A few thoughts on Reputation

There is resistance. I know there is, and most of it has to do with things properly in the past. I am coming to have an appreciation for the way that the Camarilla is run. But i fear that trying to get the thing off the ground here is colored by the excesses and personality problems of the past.

I'm not seeing it, frankly. It seems that all the troublemakers and drama queens have either grown up or moved on, and i am happy to report that my contact with the new Camarilla has been pretty darn good.

Now gamer chemistry is a tricky thing. And in your domain, it may be a different story. as always, your mileage may vary. But it seems like that the people round these parts and in Columbus seem to have their heads on straight.

As a matter of fact, it is my hope, that i can show others that this is the case. Heck, with the class-A players i've got, it's my hope that i can show other people in other places how it's really done.

See the problem is one of reputation. Once a gamer's rep is wrecked, it's not irrepairable, but it is going to take time. and it is going to take energy.

Each and every person i know, that's ruined their own rep, has had the devil's own time repairing it. (In some cases, this was entirely deserved.) Even getting tagged as someone who regularly "Flakes" on people, is enough to make it hard to get invited to play.

Protect your reputation. The best way to do this is to do what you say you'll do.
The other best way is to lead by example.

Sono finito

1 Comments:

At 9:46 AM, Anonymous Anonymous said...

I think you hit the nail smack on the head (as my experiences in tabletop closely mirror yours), but let me play devil's advocate for a second here.

You've discussed in the past that players react the way we as Storyteller's have trained them to react. If the players think we have rewarded munchiness or OOC drama or extreme B.O. or whatever in the past (either with plot or experience) we get more of the same.

I think the problem is when a few people mature and the rest get stuck in their old comfortable DnD routines. They are unaware they even need to change, and no-one has told them so. Because we used to be like them, we actually used to encourage their behavior. Of course, this whole idea may just be smoke and mirrors, but I'd recommend taking extreme steps to encourage those behaviors you want to see more of:

Want fewer cardboard cut-outs? Require a two-page character background, or require newbie's to chump a disposable NPC for a several sessions before you allow his character.
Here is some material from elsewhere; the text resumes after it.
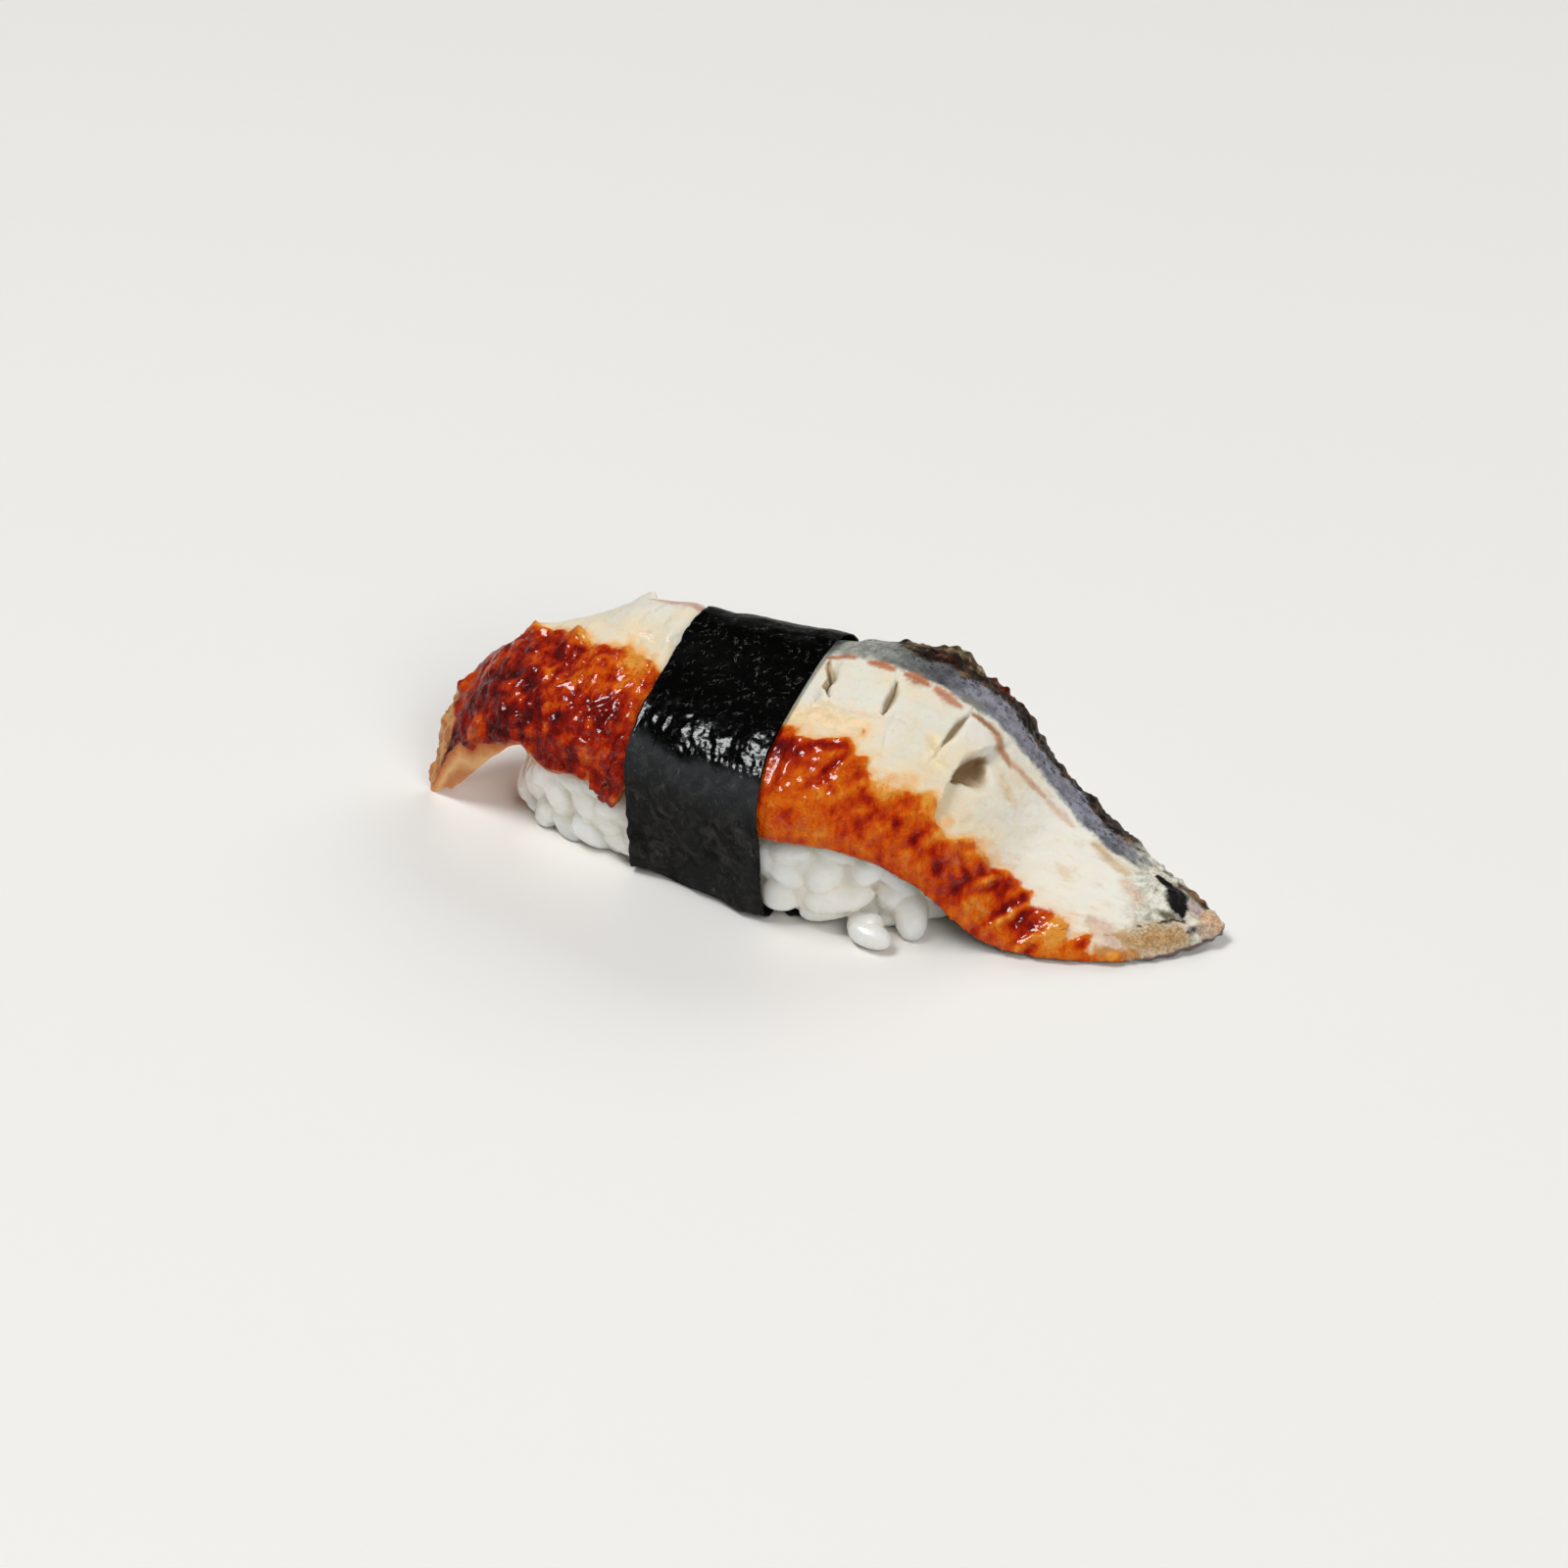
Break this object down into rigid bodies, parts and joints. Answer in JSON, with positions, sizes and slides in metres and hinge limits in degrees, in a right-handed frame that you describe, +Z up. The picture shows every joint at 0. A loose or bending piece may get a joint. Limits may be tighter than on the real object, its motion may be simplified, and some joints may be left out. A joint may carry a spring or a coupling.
{
  "type": "eel nigiri",
  "caption": "Eel nigiri: a glazed slice of grilled eel draped over a bed of pressed rice and held by a band of dried seaweed.",
  "frame": {"origin": "middle of the seaweed band's underside, on the plane that the piece rests on", "axes": "+X runs along the piece towards the thin tail of the eel, +Y points to the back, away from the glazed front, and +Z points up"},
  "size_m": [0.0895, 0.0303, 0.0227],
  "materials": {
    "cooked_rice": "moist, translucent white grains",
    "grilled_eel": "sticky orange to dark red glaze over flaky white flesh, with grey skin and a charred edge",
    "dried_seaweed": "black sheet, glossy and finely wrinkled on top, matte down the sides"
  },
  "bodies": {
    "root": {"rice_bed": "cooked_rice", "eel_slice": "grilled_eel", "seaweed_band": "dried_seaweed"}
  },
  "joints": []
}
Don't like players showing up late? Start the opening meeting five minutes early (_my_ watch says its 7MP) and only pass out attendance XP during that opening meeting.

You've mentioned the problems of trying to carry the administrative details alone - reward those players who help out (not during the LARP, but during the intervening time between get-togethers) with blue book XP or extra social merits (nice haven, membership to a private club, fast car, wins the lottery, etc.). The great thing about the social merits is someone can always steal his character's car if he stops maintaining the LARP web page. You get the idea.
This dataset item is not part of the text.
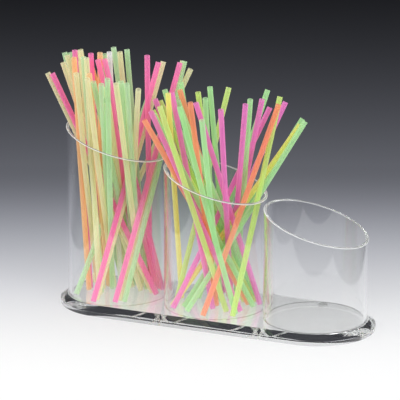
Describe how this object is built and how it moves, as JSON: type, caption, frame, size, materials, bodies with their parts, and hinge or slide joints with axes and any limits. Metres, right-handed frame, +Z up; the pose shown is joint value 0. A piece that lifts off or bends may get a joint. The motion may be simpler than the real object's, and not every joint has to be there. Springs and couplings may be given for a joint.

On an entirely unrelated note, I recently came across the Dean Koontz books "Fear Nothing" and "Seize the Night" both about a character named Christopher Snow, who has XP (xeroderma pigmentosum) the IRL medical condition where one can't repair the damage light does to skin. That means that night is Snow's natural environment - sound familiar? The second book, although it still deals with the genetically engineered monkeys from book one, deals more heavily with a time machine that only partly works. I'm a big fan of time travel style sci-fi (Star Trek, Babylon 5, Back to the Future, etc.) but the scene in the abandoned military complex where the time machine used to be is the best paradox scene I have ever read/watched. The best part is that Koontz doesn't explain to the readers why the time-travel effect happens the way it does (which is entirely original) - after all the character's aren't physicists - he just presents it as "this is the way it's working and no-one knows why, just deal with it."

I ran the story (only slightly modified because of vampires) for my players and received some of the best reviews I've ever gotten for a game; you might want to try it too. I think there's something to be said for not explaining everything.